While close observers noted the usual bluster from both sides as they sent signals they were inching toward some kind of deal this week, there’s still wide agreement over a change in the rhetoric from the two countries, especially after months of silence.
“There’s been a noticeable change over the last month,” said Jeremie Waterman, president of the China Center for the US Chamber of Commerce. “It’s been fairly clear that the two presidents would like to have a positive meeting with some kind of positive, forward-looking outcome that hopefully de-escalates.”
The high-stakes tete-a-tete in Argentina is the only formally scheduled meeting on the books between Trump and Xi, and comes weeks ahead of a January 1 deadline set by Trump to raise tariffs on $200 billion in goods to 25% from 10%. On Friday, Trump said he sees “some good signs” as negotiators for both sides are “working very hard.” He also noted Kudlow and his staff have been “dealing with them on a constant basis” referring to negotiators from Beijing. “I think they want to and I think we’d like to so we’ll see,” said Trump.

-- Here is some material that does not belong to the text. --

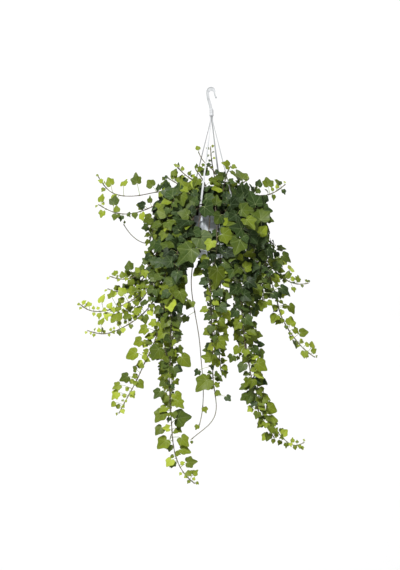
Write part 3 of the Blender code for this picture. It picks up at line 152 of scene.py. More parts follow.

Long-time US-Sino relations experts say that not since President Richard Nixon’s seven-day official visit to China in 1972 has a meeting between two countries been so critical. The trip, which Nixon dubbed “the week that changed the world,” ended a 25-year diplomatic stalemate between the two nations.
“There is an incentive to compromise,” said Cheng Le, director of the John L. Thornton Center at the Brookings Institution. “If you do not reach a positive result that will embarrass both leaders, that risk caring about the relationship. We are entering a very, very troubling period in US-China relations.”
Still, experts cast doubt over how much detailed agreement would be ironed out at the leaders’ dinner, suggesting any agreement will likely set off a heavy to-do list for Cabinet officials to work out very quickly.
“I don’t think it’s our expectation that the two presidents are going to get into a lot of detail, and of course, they are going to have other issues to talk about beyond just trade,” said Waterman. “Not every problem is going to be solved overnight.”